Problem: Report how many lines of the following entries include the string "from"; respond with the number alone.

(Modeling code records)
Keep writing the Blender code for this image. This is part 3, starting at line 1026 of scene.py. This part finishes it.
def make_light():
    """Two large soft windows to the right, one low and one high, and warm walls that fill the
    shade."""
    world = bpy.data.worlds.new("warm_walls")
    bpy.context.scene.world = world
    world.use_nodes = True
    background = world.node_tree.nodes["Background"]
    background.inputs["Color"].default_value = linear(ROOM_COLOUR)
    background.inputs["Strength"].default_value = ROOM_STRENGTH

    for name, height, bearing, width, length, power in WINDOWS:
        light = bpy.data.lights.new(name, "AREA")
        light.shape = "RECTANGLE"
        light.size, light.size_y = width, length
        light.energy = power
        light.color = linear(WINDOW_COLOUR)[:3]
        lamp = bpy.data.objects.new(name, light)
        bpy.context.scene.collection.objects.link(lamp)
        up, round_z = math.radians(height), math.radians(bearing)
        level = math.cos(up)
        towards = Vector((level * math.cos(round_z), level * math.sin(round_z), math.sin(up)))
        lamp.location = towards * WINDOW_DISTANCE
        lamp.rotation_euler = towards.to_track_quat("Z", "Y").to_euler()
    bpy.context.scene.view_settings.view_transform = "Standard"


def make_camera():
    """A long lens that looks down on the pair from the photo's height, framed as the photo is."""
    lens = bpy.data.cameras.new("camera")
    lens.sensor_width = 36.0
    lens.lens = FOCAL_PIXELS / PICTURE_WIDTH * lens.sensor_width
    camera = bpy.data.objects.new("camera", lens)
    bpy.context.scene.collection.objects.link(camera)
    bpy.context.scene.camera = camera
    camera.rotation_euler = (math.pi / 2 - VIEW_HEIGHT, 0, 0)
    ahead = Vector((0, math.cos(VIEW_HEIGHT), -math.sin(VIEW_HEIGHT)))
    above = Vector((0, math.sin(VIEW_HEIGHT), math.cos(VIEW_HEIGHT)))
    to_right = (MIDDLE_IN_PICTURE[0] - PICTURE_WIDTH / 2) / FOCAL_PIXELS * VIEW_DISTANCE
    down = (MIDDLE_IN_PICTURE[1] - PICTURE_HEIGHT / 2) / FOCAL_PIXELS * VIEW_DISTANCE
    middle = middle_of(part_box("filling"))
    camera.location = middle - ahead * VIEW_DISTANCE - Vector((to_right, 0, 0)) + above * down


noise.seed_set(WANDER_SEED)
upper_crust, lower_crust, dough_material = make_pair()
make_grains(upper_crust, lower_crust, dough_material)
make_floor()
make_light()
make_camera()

...

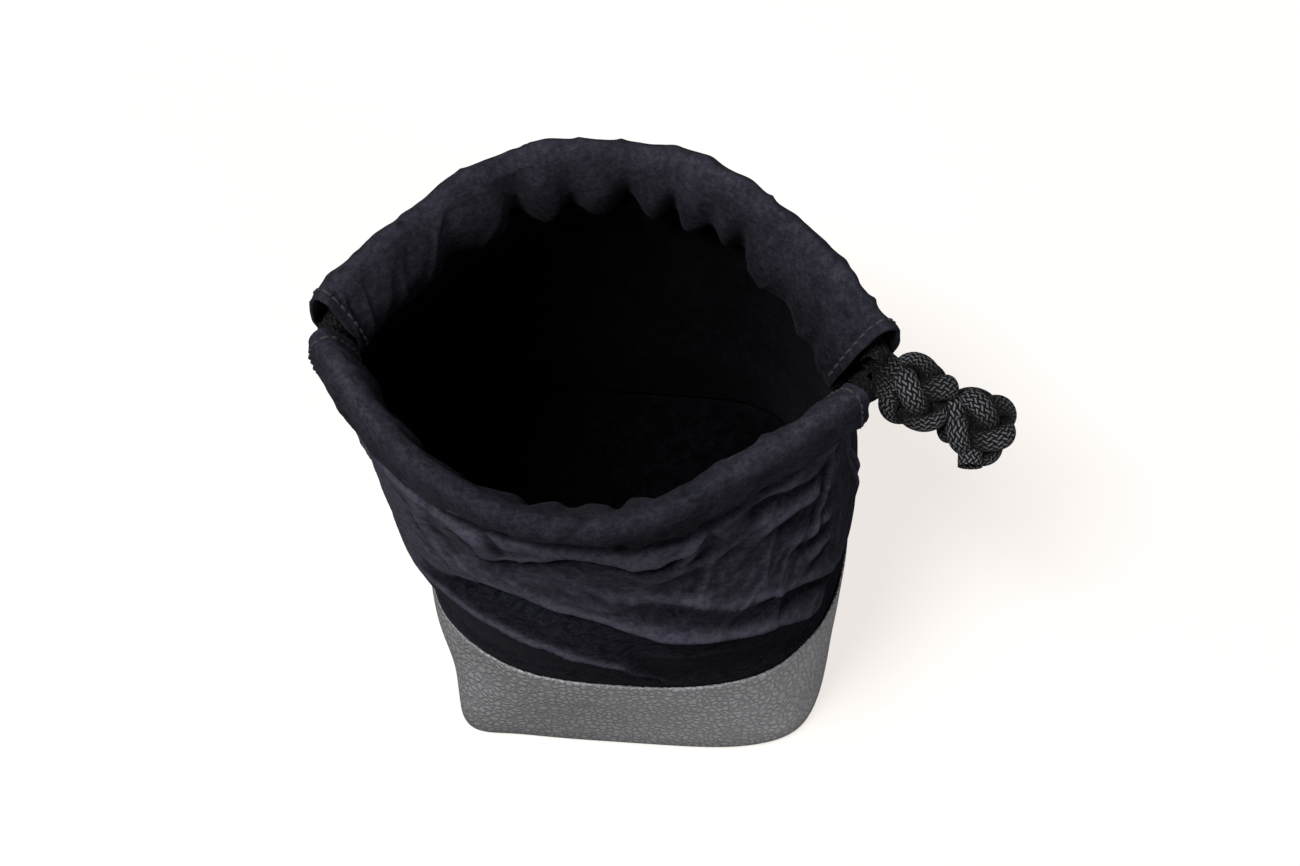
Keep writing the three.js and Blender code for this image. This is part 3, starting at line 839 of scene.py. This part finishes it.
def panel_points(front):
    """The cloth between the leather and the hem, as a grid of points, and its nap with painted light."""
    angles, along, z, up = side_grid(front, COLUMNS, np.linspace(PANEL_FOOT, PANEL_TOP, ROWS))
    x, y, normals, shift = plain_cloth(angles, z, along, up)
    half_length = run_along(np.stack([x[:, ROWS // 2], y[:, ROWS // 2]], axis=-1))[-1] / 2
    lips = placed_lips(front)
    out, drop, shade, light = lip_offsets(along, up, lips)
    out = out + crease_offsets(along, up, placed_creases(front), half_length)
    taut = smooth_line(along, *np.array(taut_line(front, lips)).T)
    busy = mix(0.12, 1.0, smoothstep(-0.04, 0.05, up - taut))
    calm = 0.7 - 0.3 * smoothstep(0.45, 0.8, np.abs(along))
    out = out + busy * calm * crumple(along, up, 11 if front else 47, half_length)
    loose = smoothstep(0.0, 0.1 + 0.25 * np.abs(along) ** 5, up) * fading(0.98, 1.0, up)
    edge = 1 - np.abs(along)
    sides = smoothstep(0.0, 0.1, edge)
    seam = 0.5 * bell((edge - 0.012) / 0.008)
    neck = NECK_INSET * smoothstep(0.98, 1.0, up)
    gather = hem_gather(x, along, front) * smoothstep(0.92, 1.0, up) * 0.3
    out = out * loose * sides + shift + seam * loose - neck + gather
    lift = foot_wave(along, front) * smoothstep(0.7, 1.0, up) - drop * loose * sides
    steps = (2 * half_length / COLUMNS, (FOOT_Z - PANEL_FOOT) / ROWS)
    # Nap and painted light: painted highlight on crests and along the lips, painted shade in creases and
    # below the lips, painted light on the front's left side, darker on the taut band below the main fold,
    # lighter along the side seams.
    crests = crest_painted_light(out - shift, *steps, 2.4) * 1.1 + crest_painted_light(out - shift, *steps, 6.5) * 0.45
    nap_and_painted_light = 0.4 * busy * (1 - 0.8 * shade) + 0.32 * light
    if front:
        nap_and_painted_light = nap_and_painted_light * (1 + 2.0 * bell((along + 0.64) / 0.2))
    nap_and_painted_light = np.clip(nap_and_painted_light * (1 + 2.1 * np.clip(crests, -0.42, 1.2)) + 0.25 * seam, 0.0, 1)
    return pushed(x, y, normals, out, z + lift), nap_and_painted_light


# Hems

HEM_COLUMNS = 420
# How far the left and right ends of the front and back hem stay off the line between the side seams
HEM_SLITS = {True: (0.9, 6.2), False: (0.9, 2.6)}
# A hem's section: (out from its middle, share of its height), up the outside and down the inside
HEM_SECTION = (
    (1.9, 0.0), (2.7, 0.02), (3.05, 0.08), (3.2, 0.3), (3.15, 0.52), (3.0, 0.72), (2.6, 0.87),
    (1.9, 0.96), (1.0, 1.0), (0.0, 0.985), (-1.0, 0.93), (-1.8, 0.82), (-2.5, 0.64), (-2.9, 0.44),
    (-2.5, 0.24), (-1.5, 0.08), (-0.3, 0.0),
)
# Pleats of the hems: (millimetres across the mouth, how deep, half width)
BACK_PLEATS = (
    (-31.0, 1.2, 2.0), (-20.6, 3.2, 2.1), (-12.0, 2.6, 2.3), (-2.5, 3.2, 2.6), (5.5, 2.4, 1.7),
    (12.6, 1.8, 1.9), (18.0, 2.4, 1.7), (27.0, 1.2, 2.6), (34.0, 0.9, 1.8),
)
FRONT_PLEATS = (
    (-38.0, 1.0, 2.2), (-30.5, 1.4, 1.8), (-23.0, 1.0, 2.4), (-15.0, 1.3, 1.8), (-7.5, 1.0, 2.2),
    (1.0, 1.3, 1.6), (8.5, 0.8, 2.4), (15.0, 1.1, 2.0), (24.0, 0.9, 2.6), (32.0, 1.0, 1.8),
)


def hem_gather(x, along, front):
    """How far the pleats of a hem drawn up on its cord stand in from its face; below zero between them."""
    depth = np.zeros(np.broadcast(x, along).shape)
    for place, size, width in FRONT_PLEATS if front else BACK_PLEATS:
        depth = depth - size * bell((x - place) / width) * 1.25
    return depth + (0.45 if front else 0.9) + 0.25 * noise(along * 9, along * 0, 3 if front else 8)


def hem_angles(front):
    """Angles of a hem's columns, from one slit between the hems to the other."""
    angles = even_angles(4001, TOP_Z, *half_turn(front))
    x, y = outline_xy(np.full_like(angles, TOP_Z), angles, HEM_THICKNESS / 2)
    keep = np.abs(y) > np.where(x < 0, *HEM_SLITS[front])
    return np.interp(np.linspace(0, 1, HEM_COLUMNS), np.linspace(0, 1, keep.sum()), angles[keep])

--

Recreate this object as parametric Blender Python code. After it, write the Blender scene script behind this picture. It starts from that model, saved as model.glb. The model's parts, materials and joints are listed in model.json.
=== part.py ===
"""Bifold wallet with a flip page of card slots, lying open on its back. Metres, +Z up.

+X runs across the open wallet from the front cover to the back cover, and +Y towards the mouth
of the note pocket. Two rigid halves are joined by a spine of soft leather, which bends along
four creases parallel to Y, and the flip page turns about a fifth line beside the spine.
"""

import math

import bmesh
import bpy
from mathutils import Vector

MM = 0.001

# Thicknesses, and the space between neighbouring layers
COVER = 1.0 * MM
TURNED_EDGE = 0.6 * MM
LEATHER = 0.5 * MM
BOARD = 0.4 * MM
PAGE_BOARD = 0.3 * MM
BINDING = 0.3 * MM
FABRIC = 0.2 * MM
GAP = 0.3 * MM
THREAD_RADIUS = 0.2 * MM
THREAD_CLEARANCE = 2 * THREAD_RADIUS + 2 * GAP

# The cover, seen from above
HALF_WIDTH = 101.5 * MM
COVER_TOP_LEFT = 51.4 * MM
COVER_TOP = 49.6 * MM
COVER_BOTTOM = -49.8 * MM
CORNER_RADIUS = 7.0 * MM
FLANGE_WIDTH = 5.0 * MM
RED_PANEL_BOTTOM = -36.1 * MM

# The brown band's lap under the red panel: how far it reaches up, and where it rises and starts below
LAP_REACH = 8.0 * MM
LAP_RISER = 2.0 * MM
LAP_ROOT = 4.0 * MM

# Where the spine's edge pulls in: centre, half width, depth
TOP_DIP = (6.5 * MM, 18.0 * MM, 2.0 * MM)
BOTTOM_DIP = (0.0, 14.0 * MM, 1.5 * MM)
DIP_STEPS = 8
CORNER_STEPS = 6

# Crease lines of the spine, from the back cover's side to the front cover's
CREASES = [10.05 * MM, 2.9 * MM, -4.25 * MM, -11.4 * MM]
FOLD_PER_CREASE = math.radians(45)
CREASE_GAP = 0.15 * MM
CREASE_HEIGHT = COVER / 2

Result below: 9